[REQUIRED WORK]: Copy, in full, each line of the material that holds the word "part".

[SOURCE MATERIAL]:
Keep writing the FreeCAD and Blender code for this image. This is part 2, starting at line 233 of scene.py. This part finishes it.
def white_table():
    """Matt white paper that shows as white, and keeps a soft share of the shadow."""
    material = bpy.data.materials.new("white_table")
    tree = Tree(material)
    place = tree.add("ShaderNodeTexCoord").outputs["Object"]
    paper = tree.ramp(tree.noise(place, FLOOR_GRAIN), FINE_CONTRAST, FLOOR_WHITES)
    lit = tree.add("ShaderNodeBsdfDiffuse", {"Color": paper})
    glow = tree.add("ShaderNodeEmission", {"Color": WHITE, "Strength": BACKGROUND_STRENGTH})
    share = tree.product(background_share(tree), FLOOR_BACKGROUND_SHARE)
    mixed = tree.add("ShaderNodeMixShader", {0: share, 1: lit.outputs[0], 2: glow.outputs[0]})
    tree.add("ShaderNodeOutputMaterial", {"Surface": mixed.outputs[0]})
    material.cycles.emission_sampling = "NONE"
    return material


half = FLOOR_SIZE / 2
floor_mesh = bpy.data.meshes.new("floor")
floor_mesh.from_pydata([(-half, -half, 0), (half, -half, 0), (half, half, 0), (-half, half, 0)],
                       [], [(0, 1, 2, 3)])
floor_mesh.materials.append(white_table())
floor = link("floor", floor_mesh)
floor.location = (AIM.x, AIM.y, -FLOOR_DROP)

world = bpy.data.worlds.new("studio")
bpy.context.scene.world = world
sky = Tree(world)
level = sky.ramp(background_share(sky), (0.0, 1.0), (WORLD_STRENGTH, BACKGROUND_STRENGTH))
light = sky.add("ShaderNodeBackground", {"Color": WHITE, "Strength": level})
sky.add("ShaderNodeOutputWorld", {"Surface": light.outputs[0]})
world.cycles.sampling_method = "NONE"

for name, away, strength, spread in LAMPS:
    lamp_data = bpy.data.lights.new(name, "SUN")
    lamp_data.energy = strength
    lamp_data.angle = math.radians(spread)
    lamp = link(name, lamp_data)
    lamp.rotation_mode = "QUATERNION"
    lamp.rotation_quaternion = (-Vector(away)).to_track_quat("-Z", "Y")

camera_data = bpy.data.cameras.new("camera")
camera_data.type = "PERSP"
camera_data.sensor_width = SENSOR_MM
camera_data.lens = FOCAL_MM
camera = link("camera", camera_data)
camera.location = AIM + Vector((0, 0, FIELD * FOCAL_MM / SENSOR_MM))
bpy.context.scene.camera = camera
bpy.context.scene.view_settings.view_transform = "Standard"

---

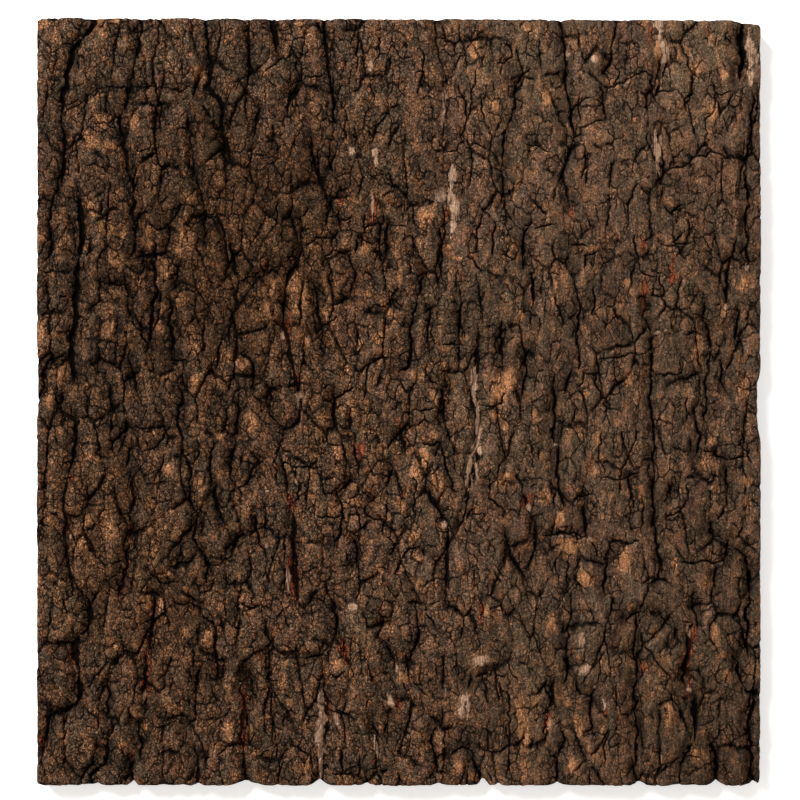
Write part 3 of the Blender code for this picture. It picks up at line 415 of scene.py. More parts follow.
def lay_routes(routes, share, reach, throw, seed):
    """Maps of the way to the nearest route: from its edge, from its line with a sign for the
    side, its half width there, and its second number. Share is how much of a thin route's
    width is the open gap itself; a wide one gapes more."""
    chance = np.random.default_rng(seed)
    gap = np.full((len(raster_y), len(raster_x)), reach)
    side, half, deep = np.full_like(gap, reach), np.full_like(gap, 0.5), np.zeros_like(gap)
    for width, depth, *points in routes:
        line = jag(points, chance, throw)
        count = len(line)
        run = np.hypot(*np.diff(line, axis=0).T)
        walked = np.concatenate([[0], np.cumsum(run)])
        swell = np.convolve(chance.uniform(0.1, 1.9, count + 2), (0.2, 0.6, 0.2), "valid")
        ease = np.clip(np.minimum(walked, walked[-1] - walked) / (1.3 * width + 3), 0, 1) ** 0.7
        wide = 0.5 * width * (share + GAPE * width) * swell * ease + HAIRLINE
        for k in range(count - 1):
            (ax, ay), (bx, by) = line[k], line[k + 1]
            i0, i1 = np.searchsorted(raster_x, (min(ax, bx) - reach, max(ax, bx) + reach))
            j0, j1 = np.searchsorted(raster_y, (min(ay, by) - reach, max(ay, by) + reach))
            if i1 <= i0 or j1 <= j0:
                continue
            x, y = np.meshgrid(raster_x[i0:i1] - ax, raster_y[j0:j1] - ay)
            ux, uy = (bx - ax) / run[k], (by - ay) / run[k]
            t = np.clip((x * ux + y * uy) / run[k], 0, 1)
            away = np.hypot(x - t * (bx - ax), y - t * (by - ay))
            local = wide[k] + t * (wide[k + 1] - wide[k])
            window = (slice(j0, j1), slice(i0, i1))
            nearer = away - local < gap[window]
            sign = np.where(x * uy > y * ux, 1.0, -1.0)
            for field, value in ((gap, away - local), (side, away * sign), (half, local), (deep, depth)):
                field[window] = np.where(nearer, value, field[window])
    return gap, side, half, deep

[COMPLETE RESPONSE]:
Keep writing the FreeCAD and Blender code for this image. This is part 2, starting at line 233 of scene.py. This part finishes it.
Write part 3 of the Blender code for this picture. It picks up at line 415 of scene.py. More parts follow.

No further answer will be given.